§ Written task
Work out how many lines have "update" in them. Give only that number.

§ Provided data
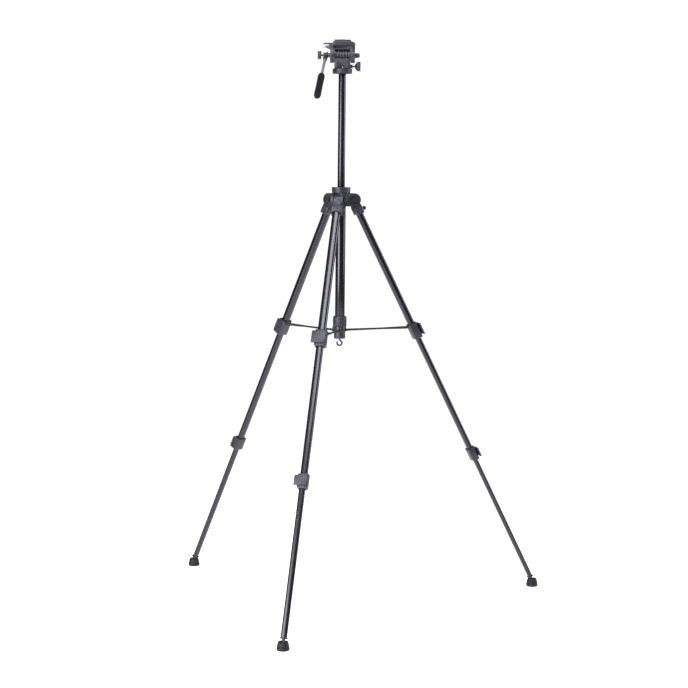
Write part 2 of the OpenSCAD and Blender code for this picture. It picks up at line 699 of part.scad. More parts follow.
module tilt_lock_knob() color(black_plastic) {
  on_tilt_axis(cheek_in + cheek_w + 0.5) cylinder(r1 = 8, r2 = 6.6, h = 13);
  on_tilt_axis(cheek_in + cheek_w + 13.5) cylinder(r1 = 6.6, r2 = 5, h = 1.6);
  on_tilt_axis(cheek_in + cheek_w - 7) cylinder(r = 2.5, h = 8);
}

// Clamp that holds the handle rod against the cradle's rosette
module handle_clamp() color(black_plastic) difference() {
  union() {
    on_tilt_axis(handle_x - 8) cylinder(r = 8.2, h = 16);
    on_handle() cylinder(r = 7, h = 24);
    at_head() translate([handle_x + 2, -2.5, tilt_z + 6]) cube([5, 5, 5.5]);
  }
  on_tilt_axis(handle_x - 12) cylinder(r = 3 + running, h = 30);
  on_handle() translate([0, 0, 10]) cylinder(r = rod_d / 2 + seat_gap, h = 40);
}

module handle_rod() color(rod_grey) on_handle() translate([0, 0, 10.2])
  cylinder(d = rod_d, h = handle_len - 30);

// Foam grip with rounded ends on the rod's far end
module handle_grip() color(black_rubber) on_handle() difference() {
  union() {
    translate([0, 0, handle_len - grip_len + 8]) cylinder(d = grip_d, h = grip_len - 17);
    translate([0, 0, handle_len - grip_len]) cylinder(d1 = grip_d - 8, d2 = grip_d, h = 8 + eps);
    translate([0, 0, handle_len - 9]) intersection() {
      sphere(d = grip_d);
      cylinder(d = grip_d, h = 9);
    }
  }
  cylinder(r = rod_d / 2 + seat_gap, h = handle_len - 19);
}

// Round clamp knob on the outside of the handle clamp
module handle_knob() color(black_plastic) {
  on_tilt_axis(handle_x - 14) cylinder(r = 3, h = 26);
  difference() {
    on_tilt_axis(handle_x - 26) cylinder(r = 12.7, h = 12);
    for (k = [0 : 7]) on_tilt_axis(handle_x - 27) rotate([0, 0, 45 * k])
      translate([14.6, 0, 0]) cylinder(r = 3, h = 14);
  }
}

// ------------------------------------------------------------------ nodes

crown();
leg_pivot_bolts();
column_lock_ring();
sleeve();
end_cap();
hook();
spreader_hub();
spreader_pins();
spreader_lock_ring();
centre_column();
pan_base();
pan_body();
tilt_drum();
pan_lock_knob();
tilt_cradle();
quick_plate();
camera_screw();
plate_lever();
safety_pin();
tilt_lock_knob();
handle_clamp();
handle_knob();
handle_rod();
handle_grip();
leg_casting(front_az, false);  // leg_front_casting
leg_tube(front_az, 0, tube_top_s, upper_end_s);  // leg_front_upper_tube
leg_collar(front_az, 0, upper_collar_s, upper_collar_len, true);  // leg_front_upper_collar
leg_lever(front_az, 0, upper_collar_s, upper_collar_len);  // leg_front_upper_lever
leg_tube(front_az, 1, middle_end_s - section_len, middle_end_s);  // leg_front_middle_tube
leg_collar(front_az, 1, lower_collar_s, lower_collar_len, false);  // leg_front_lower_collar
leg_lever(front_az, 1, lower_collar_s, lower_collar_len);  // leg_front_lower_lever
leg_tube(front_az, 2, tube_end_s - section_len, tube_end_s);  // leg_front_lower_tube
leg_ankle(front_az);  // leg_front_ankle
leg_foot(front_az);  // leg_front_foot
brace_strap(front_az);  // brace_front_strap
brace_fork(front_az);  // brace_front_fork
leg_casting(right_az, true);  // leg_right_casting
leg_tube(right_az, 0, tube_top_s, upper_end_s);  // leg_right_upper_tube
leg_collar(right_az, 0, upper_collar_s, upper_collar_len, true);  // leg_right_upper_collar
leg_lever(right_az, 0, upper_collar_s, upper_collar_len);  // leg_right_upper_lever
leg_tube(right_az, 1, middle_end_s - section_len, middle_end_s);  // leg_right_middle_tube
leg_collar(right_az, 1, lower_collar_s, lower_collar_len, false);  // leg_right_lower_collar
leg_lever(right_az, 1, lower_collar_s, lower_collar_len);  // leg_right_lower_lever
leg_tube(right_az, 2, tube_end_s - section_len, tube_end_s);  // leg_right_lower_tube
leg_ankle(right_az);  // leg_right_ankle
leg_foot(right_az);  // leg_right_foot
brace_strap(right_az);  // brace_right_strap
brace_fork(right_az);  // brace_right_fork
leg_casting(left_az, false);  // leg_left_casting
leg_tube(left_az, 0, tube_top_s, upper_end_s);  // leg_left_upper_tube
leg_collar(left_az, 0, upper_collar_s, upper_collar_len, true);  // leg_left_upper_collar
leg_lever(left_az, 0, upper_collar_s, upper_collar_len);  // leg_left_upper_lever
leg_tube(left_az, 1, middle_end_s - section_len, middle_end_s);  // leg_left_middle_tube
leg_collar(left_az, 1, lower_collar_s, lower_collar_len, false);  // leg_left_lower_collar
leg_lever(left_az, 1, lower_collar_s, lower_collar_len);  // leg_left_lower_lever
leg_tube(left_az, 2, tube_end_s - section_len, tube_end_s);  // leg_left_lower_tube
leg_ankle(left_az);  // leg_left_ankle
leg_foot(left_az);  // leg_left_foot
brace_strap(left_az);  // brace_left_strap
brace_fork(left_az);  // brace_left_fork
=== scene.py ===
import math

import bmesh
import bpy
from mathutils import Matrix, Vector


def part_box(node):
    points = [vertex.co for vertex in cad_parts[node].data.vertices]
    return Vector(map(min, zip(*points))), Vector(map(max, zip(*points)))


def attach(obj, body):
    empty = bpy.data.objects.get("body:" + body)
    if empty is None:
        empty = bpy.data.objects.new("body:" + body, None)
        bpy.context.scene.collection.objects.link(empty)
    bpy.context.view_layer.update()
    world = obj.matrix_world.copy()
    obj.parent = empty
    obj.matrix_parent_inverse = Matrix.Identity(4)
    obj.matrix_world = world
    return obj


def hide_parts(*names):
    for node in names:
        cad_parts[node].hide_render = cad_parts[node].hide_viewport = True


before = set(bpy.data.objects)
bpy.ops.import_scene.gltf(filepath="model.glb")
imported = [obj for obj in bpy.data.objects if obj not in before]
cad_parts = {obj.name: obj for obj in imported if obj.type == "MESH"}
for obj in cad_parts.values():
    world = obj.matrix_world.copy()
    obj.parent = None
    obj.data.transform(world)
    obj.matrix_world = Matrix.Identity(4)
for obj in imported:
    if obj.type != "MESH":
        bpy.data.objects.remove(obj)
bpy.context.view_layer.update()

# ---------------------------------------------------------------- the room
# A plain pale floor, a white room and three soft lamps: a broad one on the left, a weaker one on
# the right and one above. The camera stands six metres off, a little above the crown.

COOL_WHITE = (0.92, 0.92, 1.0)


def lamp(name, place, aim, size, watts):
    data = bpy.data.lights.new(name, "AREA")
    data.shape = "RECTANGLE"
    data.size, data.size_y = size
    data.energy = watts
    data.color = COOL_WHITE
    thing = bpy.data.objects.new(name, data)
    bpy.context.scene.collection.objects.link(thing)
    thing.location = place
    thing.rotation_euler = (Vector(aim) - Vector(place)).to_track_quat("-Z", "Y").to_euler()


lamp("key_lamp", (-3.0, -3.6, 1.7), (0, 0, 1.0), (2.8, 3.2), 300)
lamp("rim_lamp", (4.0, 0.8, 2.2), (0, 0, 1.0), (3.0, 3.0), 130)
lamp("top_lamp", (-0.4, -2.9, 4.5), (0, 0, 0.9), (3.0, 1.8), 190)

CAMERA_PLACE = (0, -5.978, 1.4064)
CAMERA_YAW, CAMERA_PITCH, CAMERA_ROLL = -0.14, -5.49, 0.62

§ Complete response
2